Винс выглянул из-за угла.
У выхода из крошечного переулка, больше похожего на дыру между домами, стояла пара городовых. Один с алебардой, второй с дубинкой и оба в кирасах. Не просто так патруль, а вроде как усиленный — Винс слыхал, что, ежели какой гвалт намечается, городовым броню раздают. Тот, который повыше, белобрысый и с дубинкой, показался Винсу знакомым. Может, видал, когда к господину в управу заходил.
Перед городовыми переминались с ноги на ногу пятеро парней. Если б Винс любого из этой пятерки в темной подворотне встретил — бежал бы без оглядки. Не горы мускулов, скорее, тощие, жилистые, зато по злым глазам видно — им что человека зарезать, что курицу, один бес.
Вроде и давно уже Винс не крысюк городской, а уважаемый рабочий человек, а привычки беспризорника с перепугу мгновенно всплыли. Остановился он и ну в сумке своей рыться, будто ищет чего важное. А тем временем аккуратненько, бочком, к стене дома отошел и за колонной у крыльца спрятался. Повезло, что богатый особняк рядом случился — аж у черного хода колонны есть!
Только потом сообразил — а зачем? А низачем. Само получилось. Надо бы не прятаться, а за стражей бежать. Этих-то двое всего, против толпы не сдюжат.
«И давно ты, крысюк, о легавых печься начал?» — хмыкнул кто-то из Винсова грустного прошлого.
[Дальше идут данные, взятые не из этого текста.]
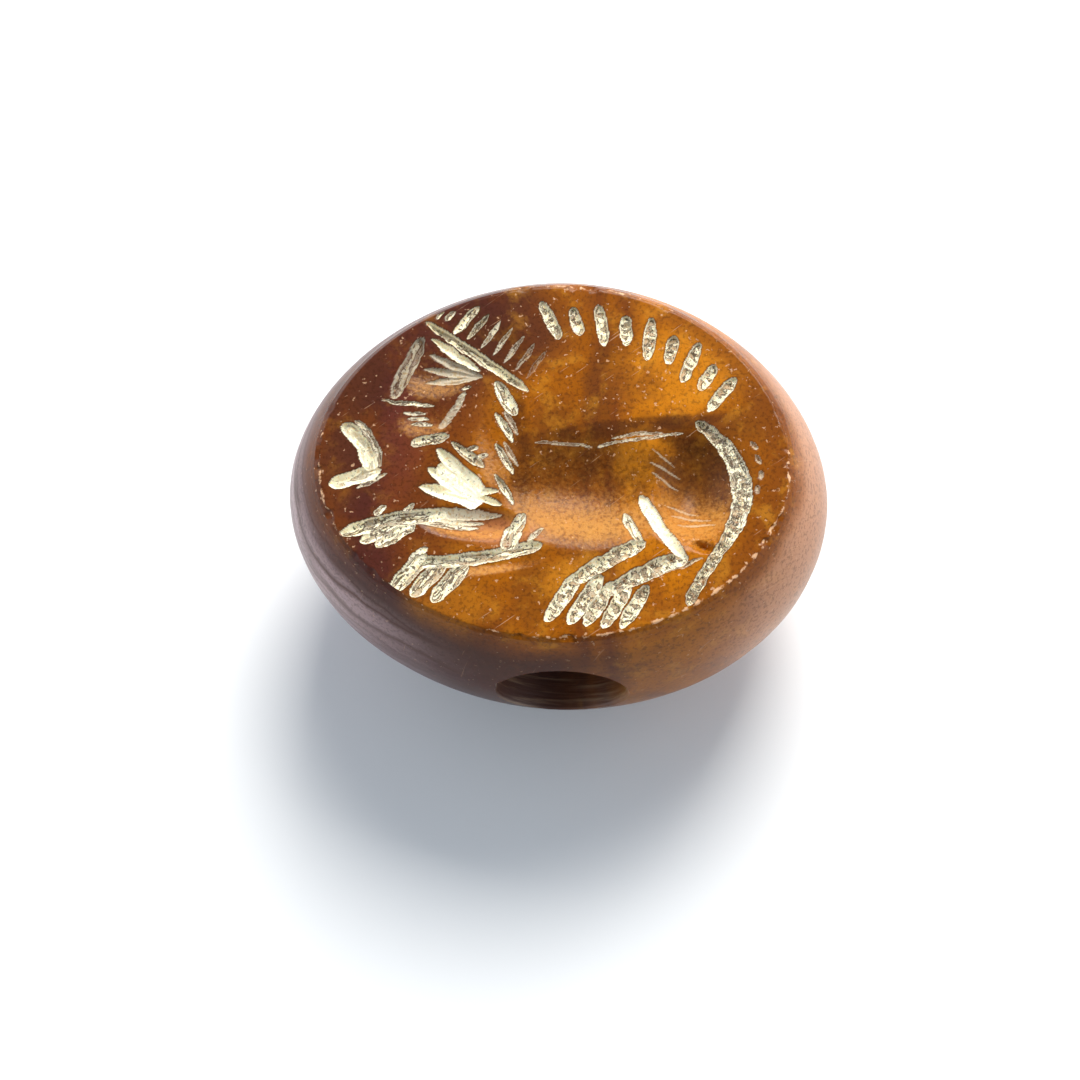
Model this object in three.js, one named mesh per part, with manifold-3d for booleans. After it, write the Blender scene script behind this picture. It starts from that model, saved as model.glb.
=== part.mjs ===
// Bead seal in banded agate: a flattened ellipsoid with one polished face, bored through from side
// to side for a cord. A lion lying down, a crescent and a row of plain strokes are cut into the face.
// Millimetres. X runs along the face, Y across it along the bore, and Z rises out of the face.
// The origin is the middle of the small flat on which the stone rests.

import * as THREE from 'three';
import { mergeVertices } from 'three/addons/utils/BufferGeometryUtils.js';
import Module from 'manifold-3d';

const wasm = await Module();
wasm.setup();

// The stone
const stoneLength = 21.0;
const stoneWidth = 16.5;
const beltHeight = 7.6;
const faceAboveBelt = 4.6;
const faceLength = 17.9;
const restLength = 6.0;
const rimWear = 0.16;

// How square the stone is: 2 is an ellipse, and more is squarer
const planPower = 1.94;
const upperPower = 1.9;
const lowerPower = 2.3;

// How much narrower one end or one side is, as a share
const endTaper = 0.025;
const sideTaper = -0.03;

// The cord's bore, off the middle of the stone as it was drilled
const boreDiameter = 5.0;
const boreAside = 0.5;
const boreAboveBelt = 0.25;
const mouthWear = 0.15;
const mouthWearDepth = 0.5;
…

— Да я… — тем временем заорал Огрызок.
— Головка от… чего-нибудь, — отмахнулся высокий, уже не изображая печаль. — Так, утырки, слушайте сюда, повторять не буду. Сейчас вы сложите на землю все свои ножи, дубинки и заточки, а потом пойдете домой, копать бабкам огород. Весна, пора сажать морковку.